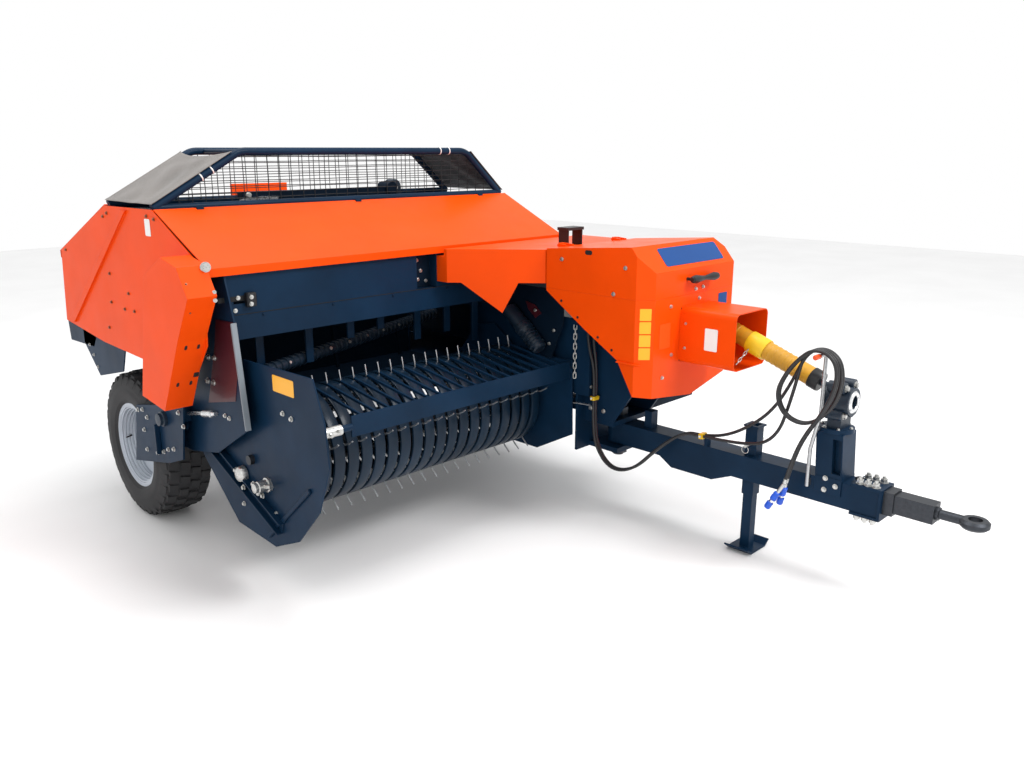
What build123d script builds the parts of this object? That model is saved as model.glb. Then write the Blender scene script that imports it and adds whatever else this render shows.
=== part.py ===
from build123d import *
import math
import os

os.makedirs("parts", exist_ok=True)

# Square baler, in millimetres. The hitch points to -Y, Z is up from the ground,
# and the pickup is on the -X side, which is the machine's right.

# Stock, walls and fits
SHEET = 4
PLATE = 8
SEAT = 0.3
RUN = 0.05
CLEAR = 5

# Bale chamber: inner size and ends
CHAMBER_X = 680
CHAMBER_W = 460
CHAMBER_H = 360
CHAMBER_FLOOR = 600
CHAMBER_WALL = 6
CHAMBER_FRONT = -830
CHAMBER_REAR = 2570
CHAMBER_ROOF_END = 1500
INTAKE_Y0 = 10
INTAKE_Y1 = 550
RIB_D = 30
RIB_T = 8
RIB_PITCH = 420
NEEDLE_Y = 970
NEEDLE_GAP = 230
STAR_Y = 1290
STAR_R = 120

# Frame rails, tongue lugs and gearbox stand
RAIL_W = 60
RAIL_Z0 = 505
STAND_X0 = 500
STAND_X1 = 800
STAND_Y0 = -1120
STAND_TOP = 860
LUG_Y0 = -940
BULKHEAD_Y = -760

# Wheels and axle
AXLE_Y = 700
RIGHT_WHEEL_X = -1030
RIGHT_TYRE_R = 360
RIGHT_TYRE_W = 250
LEFT_WHEEL_X = 1152
LEFT_TYRE_R = 380
LEFT_TYRE_W = 290
RIM_R = 196
RIM_LIP_R = 208
RIM_LIP_T = 6
RIM_INSET = 20
AXLE_BEAM = 90
STUB_R = 30
WHEEL_CLEAR = 30
HUB_R = 62

# Tongue, hitch and jack
TONGUE_X = 650
BEAM_W = 110
BEAM_TOP = 445
BEAM_BOTTOM = 337
BEAM_FRONT = -2194
BELLY_BOTTOM = 294
PIVOT_Y = -862
PIVOT_R = 25
LUG_T = 25
EYE_REACH = 339
EYE_Z = 405
EYE_R = 53
EYE_BORE = 25.5
EYE_T = 34
JACK_Y = -1610
JACK_LEG = 45
JACK_WALL = 5
JACK_TOP = 585
JACK_SLEEVE_BOTTOM = 262
JACK_LEG_TOP = 430
JACK_FOOT_T = 8
HOOK_X = 575
HOOK_Y = -1937
HOOK_Z = 967
HOOK_R = 8
HOOK_REACH = 92

# Hydraulic hoses as (X, Y, Z) points: down from the gearbox to the frame's clip, then along the
# tongue, twice over the hook and down to the couplings
HOSE_R = 7
HOSE_GAP = 16
FRAME_CLIP = (474, -850, 575)
TONGUE_CLIP = (576, -1400, 500)
HOSE_REAR = [(549.7, -850, 1010), (506, -850, 1010), (468, -850, 988), (446, -850, 950), (448, -850, 862),
             (474, -850, 742), FRAME_CLIP]
HOSE_REAR_BESIDE = [(549.7, -826, 1010), (500, -826, 1010), (457, -826, 985), (432, -827, 942),
                    (432, -832, 850), (458, -850, 735), (458, -850, 575)]
HOSE_FRONT = [(474, -850, 574.7), (474, -850, 485), (464, -872, 355), (468, -965, 252), (484, -1090, 278),
              (528, -1190, 400), (568, -1305, 499.5), TONGUE_CLIP, (582, -1505, 522), (578, -1620, 590),
              (570, -1730, 690), (563, -1808, 830), (558, -1856, 946), (558, -1905, 988), (558, -1965, 988),
              (557, -2014, 946), (555, -2026, 850), (550, -1990, 745), (542, -1900, 668), (531, -1805, 695),
              (528, -1765, 785), (526, -1805, 880), (526, -1856, 946), (526, -1905, 988), (526, -1965, 988),
              (524, -2014, 944), (520, -2018, 850), (512, -1975, 740), (504, -1915, 640), (499, -1876, 530),
              (498, -1852, 420)]
LOWER_BRANCH = [(564, -1495, 504), (562, -1600, 514), (556, -1705, 538), (550, -1775, 610), (546, -1808, 720),
                (544, -1835, 835)]

# Drive line
SHAFT_Z = 1015
JOINT_Y = -1380
JOINT_R = 34
GUARD_TILT = 20
GUARD_START = 60
GUARD_END = 545
GUARD_R = 40
GUARD_WALL = 3
TOWER_Y = -1985
TOWER_FLANGE_Z = 660
TOWER_TOP = 856
TOWER_BORE_Z = 772
FLYWHEEL_R = 250
FLYWHEEL_T = 60
FLYWHEEL_Y = -1160
INPUT_R = 24

# Flywheel hood
HOOD_X0 = 270
HOOD_X1 = 940
HOOD_FRONT = -1280
HOOD_REAR = -705
HOOD_TOP = 1352
HOOD_TOP_REAR = 1312
HOOD_SEAM = 1130
HOOD_BEVEL = 60
LID_HINGES = (380, 780)
TUNNEL_X0 = 520
TUNNEL_X1 = 780
TUNNEL_Z0 = 830
TUNNEL_Z1 = 1080
TUNNEL_FRONT = -1560
CRANK_COVER_LOW = 1150
GUARD_LEFT = 60
GUARD_RIGHT = 335
GUARD_POINT = 258
GUARD_DROP = 142
CRANK_COVER_TOP = 1305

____

Exercise: Copy all lines of the material above where the string "parts" occurs.

Response to the exercise:
What build123d script builds the parts of this object? That model is saved as model.glb. Then write the Blender scene script that imports it and adds whatever else this render shows.
os.makedirs("parts", exist_ok=True)